Of those amendments fought and lost, special mention should go to the amendment seeking to remove the Commission for Equality and Human Rights (EHRC) from the powers of the Bill which was defeated by 9-10 (see 6th sitting columns 199 215). The debate on the future of the EHRC has raged throughout the Bill's passage. Nick Hurd for the Government reiterated (see columns 210-211) that the Government announced on 14 October 2010 that it intended to retain the Commission but substantially reform it, to clarify its remit, to stop "non-core activities" and where appropriate make alternative provision by Government or by voluntary or private sector providers and to clarify its relationship with Government and strengthen further its governance and value for money. In a mastery of political understatement, Mr Hurd asserted that "there may be a difference of opinion here - a different starting point - but our whole intention is to make the EHRC a more valued and respected national institution". Critics of the government see it differently and fear in particular for the independence of the EHRC and that its role will be heavily curtailed. A Government consultation was issued last March, receiving over 1,000 responses and Mr Hurd acknowledged that a response will be made to it this autumn, although as he said autumn can be quite a long season in Government. No doubt the Government's appetite for reforming the EHRC has not been lessened by the recent decision in EHRC v Prime Minister & Ors in relation to guidance on what officers should do if they suspect detainees might be subject to torture or to cruel, inhuman or degrading treatment or punishment (see here). No Government enjoys being challenged by public bodies, in the courts or elsewhere.

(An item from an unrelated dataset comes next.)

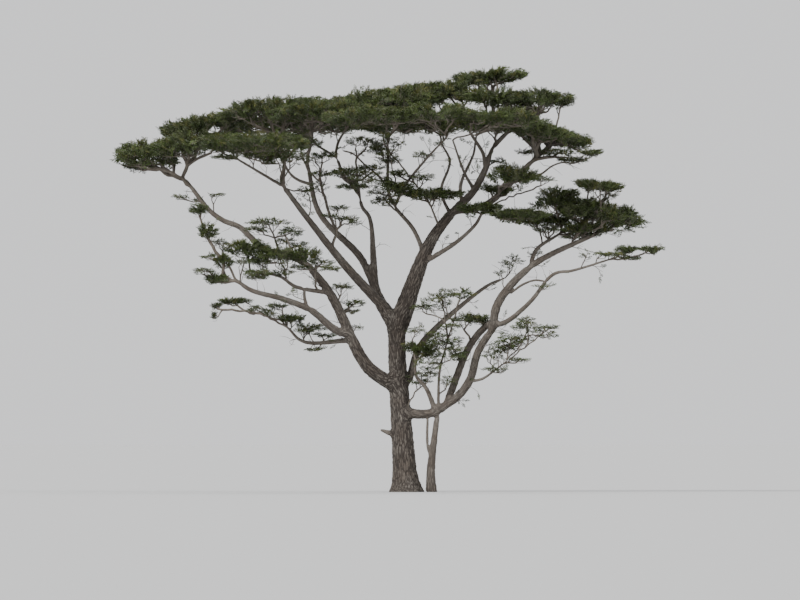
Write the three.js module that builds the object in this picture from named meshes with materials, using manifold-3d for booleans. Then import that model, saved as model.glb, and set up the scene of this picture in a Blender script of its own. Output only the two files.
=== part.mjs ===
// An umbrella acacia: a leaning trunk with a root flare, a slender second stem beside it, long
// ascending boughs, and flat pads of foliage that spread into a wide crown.
// Millimetres, +Z up. The origin is on the ground in the middle of the trunk's flat foot, and the
// crown is seen from the front when looking along +Y. Places below are in metres from that origin.
import * as THREE from "three";
import { mergeVertices } from "three/addons/utils/BufferGeometryUtils.js";
import Module from "manifold-3d";

const wasm = await Module();
wasm.setup();

const metre = 1000;
const jointGap = 0.3; // clear space where one piece of wood meets the next
const leafClearance = 10; // clear space that leaves and twigs keep to any limb
const mergeWithin = 1e-3; // corners closer than this are one corner
const smallestDetail = 0.05; // finer folds than this are smoothed away after cutting and joining

// The trunk: its middle line, how it tapers, its root flare, and how it widens into the fork.
const trunk = {
  line: [[0, 0, 0], [-0.12, 0.03, 1.85], [-0.31, 0, 4.7], [-0.33, 0, 6.25]],
  radius: 0.435,
  taperPerMetre: 0.0245,
  flare: 0.27,
  flareHeight: 0.34,
  rootLobes: 5,
  rootLobeDepth: 0.42,
  forkWidening: 0.12,
  forkThickening: 0.04,
  forkStart: 5.3,
  sides: 15,
  ringHeights: [0, 0.14, 0.34, 0.7, 1.3, 2.1, 3.0, 3.9, 4.7, 5.3, 5.8, 6.25],
};
const deadStub = {
  line: [[-0.3, 0, 2.0], [-0.62, -0.04, 2.12], [-0.88, -0.06, 2.26]],
  radii: [0.075, 0.03], sides: 5,
};

// Every limb's skin: how far apart its rings stand, how many there may be, and how a stem that
// stands on the ground spreads at its foot.
const limbRings = { spacing: 0.46, spacingPerRadius: 2, fewest: 3, most: 11, flareHeight: 0.3 };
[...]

A date has not yet been set for report stage but the Bill now looks set for enactment before Christmas.
Meanwhile the reform of public bodies continues apace outside the Bill. Of particular note is the consultation on the proposed new waterways charity which is intended to replace BWB and which runs for just a six week period, from 12 September to 24 October (see here). Whilst many might have expected to see a draft of the proposed Order accompanying the consultation, given that the transfer is to be effected by order under the Bill once enacted, only its intended subject matter is actually covered in the consultation.